* What the exercise asks *
Reproduce all of the material word for word.

* Source material *
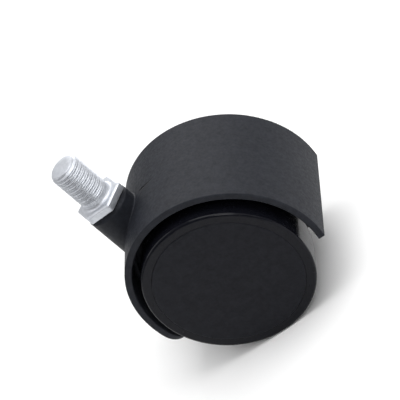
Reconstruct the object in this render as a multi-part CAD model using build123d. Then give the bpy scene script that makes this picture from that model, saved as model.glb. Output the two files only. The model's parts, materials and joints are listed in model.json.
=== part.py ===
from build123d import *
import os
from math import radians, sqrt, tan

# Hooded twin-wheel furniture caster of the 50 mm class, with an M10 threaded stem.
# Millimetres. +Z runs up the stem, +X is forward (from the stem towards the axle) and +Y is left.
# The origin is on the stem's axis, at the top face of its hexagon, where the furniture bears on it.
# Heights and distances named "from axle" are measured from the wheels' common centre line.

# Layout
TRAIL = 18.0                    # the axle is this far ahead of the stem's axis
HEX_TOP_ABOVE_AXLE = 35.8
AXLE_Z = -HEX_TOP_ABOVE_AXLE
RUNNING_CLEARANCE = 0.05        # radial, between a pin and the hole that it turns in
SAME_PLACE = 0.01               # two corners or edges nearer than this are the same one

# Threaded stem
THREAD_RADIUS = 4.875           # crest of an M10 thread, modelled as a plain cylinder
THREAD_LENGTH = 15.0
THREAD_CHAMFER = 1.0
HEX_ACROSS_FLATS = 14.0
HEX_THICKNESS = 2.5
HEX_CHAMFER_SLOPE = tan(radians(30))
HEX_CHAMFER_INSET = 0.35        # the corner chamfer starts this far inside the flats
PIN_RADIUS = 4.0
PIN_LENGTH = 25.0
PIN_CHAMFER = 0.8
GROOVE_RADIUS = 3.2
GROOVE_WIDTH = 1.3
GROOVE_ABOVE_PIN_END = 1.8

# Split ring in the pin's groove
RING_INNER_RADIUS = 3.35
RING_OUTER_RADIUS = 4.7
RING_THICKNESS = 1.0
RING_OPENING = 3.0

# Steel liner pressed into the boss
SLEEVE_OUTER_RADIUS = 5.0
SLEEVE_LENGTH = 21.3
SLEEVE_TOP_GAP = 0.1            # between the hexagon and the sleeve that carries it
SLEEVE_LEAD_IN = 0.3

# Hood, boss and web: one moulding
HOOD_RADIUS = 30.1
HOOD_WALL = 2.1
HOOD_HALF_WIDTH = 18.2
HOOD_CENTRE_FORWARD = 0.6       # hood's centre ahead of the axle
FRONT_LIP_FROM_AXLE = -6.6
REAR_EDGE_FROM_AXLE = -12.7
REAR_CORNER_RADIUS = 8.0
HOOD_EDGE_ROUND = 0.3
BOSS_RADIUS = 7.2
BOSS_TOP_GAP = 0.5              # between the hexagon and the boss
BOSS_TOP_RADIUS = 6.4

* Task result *
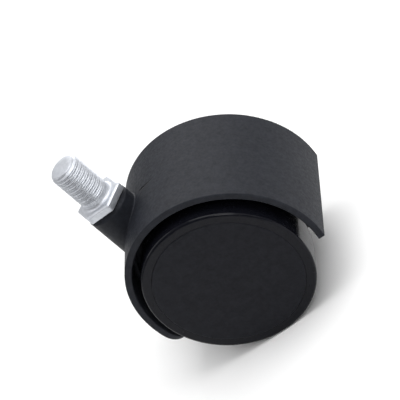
Reconstruct the object in this render as a multi-part CAD model using build123d. Then give the bpy scene script that makes this picture from that model, saved as model.glb. Output the two files only. The model's parts, materials and joints are listed in model.json.
=== part.py ===
from build123d import *
import os
from math import radians, sqrt, tan

# Hooded twin-wheel furniture caster of the 50 mm class, with an M10 threaded stem.
# Millimetres. +Z runs up the stem, +X is forward (from the stem towards the axle) and +Y is left.
# The origin is on the stem's axis, at the top face of its hexagon, where the furniture bears on it.
# Heights and distances named "from axle" are measured from the wheels' common centre line.

# Layout
TRAIL = 18.0                    # the axle is this far ahead of the stem's axis
HEX_TOP_ABOVE_AXLE = 35.8
AXLE_Z = -HEX_TOP_ABOVE_AXLE
RUNNING_CLEARANCE = 0.05        # radial, between a pin and the hole that it turns in
SAME_PLACE = 0.01               # two corners or edges nearer than this are the same one

# Threaded stem
THREAD_RADIUS = 4.875           # crest of an M10 thread, modelled as a plain cylinder
THREAD_LENGTH = 15.0
THREAD_CHAMFER = 1.0
HEX_ACROSS_FLATS = 14.0
HEX_THICKNESS = 2.5
HEX_CHAMFER_SLOPE = tan(radians(30))
HEX_CHAMFER_INSET = 0.35        # the corner chamfer starts this far inside the flats
PIN_RADIUS = 4.0
PIN_LENGTH = 25.0
PIN_CHAMFER = 0.8
GROOVE_RADIUS = 3.2
GROOVE_WIDTH = 1.3
GROOVE_ABOVE_PIN_END = 1.8

# Split ring in the pin's groove
RING_INNER_RADIUS = 3.35
RING_OUTER_RADIUS = 4.7
RING_THICKNESS = 1.0
RING_OPENING = 3.0

# Steel liner pressed into the boss
SLEEVE_OUTER_RADIUS = 5.0
SLEEVE_LENGTH = 21.3
SLEEVE_TOP_GAP = 0.1            # between the hexagon and the sleeve that carries it
SLEEVE_LEAD_IN = 0.3

# Hood, boss and web: one moulding
HOOD_RADIUS = 30.1
HOOD_WALL = 2.1
HOOD_HALF_WIDTH = 18.2
HOOD_CENTRE_FORWARD = 0.6       # hood's centre ahead of the axle
FRONT_LIP_FROM_AXLE = -6.6
REAR_EDGE_FROM_AXLE = -12.7
REAR_CORNER_RADIUS = 8.0
HOOD_EDGE_ROUND = 0.3
BOSS_RADIUS = 7.2
BOSS_TOP_GAP = 0.5              # between the hexagon and the boss
BOSS_TOP_RADIUS = 6.4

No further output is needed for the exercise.